Despite how close Rebecca felt she and Melissa were, Rebecca was not aware of much of the details of the life lived by Melissa’s friends in the 9th Ward. “Initially I didn’t have a very clear view,” Rebecca said. “She had friends there and she had other friends uptown, and my niece.  She just opened up to people and I thought this was another crowd she was getting involved with. I knew she was very fond of Jonathan and I had asked her to bring him by to meet me.”

The night of the fire, Monday the 27th, Rebecca missed Melissa’s text message because Rebecca’s phone was on the fritz.  Mother and daughter were used to texting each other often throughout the day. When Rebecca hadn’t heard from Melissa by the next afternoon December 28th, she sent Cicely and her boyfriend out to look for Melissa.

Cicely and her boyfriend went to the St. Roch Tavern, where the distraught friends of those who had perished in the warehouse directed them to the site of the fire. Cicely called Rebecca sobbing, and Rebecca called her own mom, who reminded her of a prophetic dream she’d had the night before Melissa was born that Melissa was in a fire and she couldn’t get her out. When her mother told her about this dream, she hung up on her. “The grief is astounding,” said Rebecca on the May evening I met with her in New Orleans. “I’m at a point where it’s worse than it’s ever been. I’ve hit the point where everyone else seems to have moved on, but I haven’t.”

This tragedy further splintered the already splintered family.  Rebecca wouldn’t allow Angel to bring Jennifer to Melissa’s memorial service in New Orleans and Rebecca wasn’t invited to Angel’s ceremony in Santa Cruz.

Jennifer and Angel have tried to find someway to comfort themselves in face of the tragedy. “Her whole thing was let me out. Let me out.  Let me be free, and she got to die that way,” Jennifer said.

“She was headed on a path,” Angel said. “She would have been with Jon (Guererro) and she would have followed him and we would have no idea where she was.
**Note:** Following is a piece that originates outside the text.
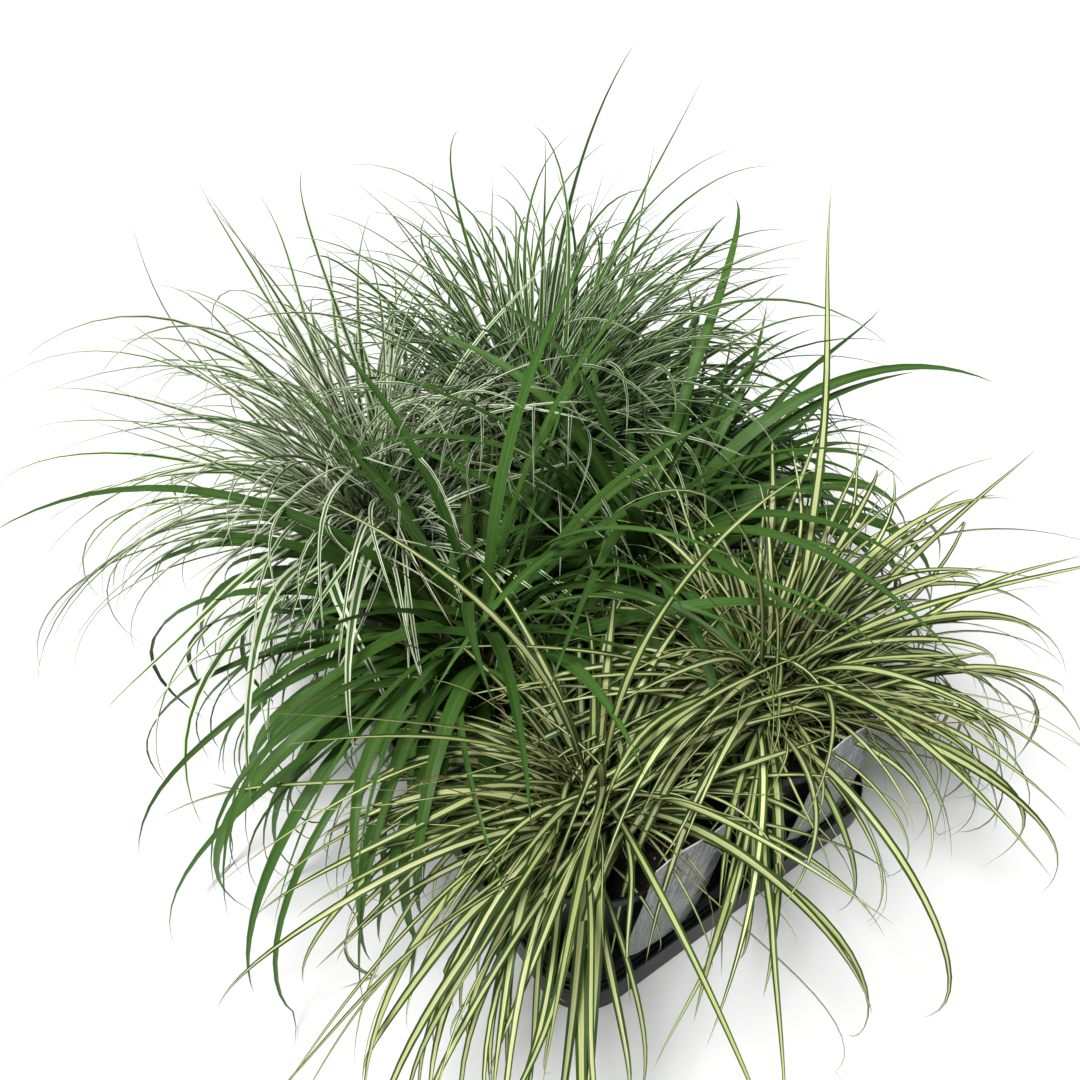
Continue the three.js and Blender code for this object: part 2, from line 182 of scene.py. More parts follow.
# The further blades that fill each clump.
FILLERS = {
    "cream": [
        group(80, (210, 335), (3.8, 6.6), 0.9, (5, 42), (0.15, 1.0)),
        group(42, (250, 345), (4.2, 6.8), 0.9, (8, 44), (0.4, 1.0),
              droop=(110, 185), bend_power=(0.8, 1.3), towards=0.2),
        group(130, (120, 270), (2.2, 4.2), 0.7, (4, 54), (0, 0.95)),
        group(140, (70, 190), (1.6, 3.6), 0.6, (3, 46), (0.0, 0.7)),
        group(40, (180, 330), (0.9, 1.6), 0.5, (4, 60), (0.1, 1.0)),
    ],
    "green": [
        group(66, (190, 340), (5, 10.5), 1.2, (6, 52), (0.1, 1.0)),
        group(50, (250, 350), (4.5, 9), 1.1, (8, 48), (0.3, 1.0), towards=0.7),
        group(70, (110, 260), (4, 7.5), 1.0, (4, 46), (0.0, 0.8)),
        group(40, (190, 340), (1.2, 2.6), 0.7, (4, 54), (0.1, 1.0)),
    ],
    "white": [
        group(170, (160, 330), (2.6, 5), 0.7, (5, 56), swerve=150),
        group(95, (260, 365), (2.4, 5.2), 0.8, (3, 40), (0.0, 0.5),
              droop=(105, 185), swerve=150, bend_power=(1.3, 2.6), outward=0.25),
        group(40, (230, 340), (2.4, 4.8), 0.8, (6, 50), (0.2, 0.8), towards=0.8),
        group(48, (190, 310), (5, 7.4), 0.9, (8, 52), (0.1, 0.9)),
        group(95, (80, 200), (2.2, 4), 0.6, (3, 48), (0.0, 0.8)),
        group(40, (170, 320), (0.9, 1.6), 0.5, (4, 60), swerve=150),
    ],
}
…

There would be no peace with that.”

Rebecca was never one to put photos of her children up around the house, but she’s changed since Melissa’s death.  She started to place them around and she found her youngest son Nicolai starring at one of him and Melissa at a N.A.S.A base when he was much younger.

“Is that me?” Nicolai asked Rebecca.

Yes, she told him.

“I really want a time machine,” he said.

“He cried a little bit,” Rebecca said. “I did too. That’s what we all want, all of the parents.”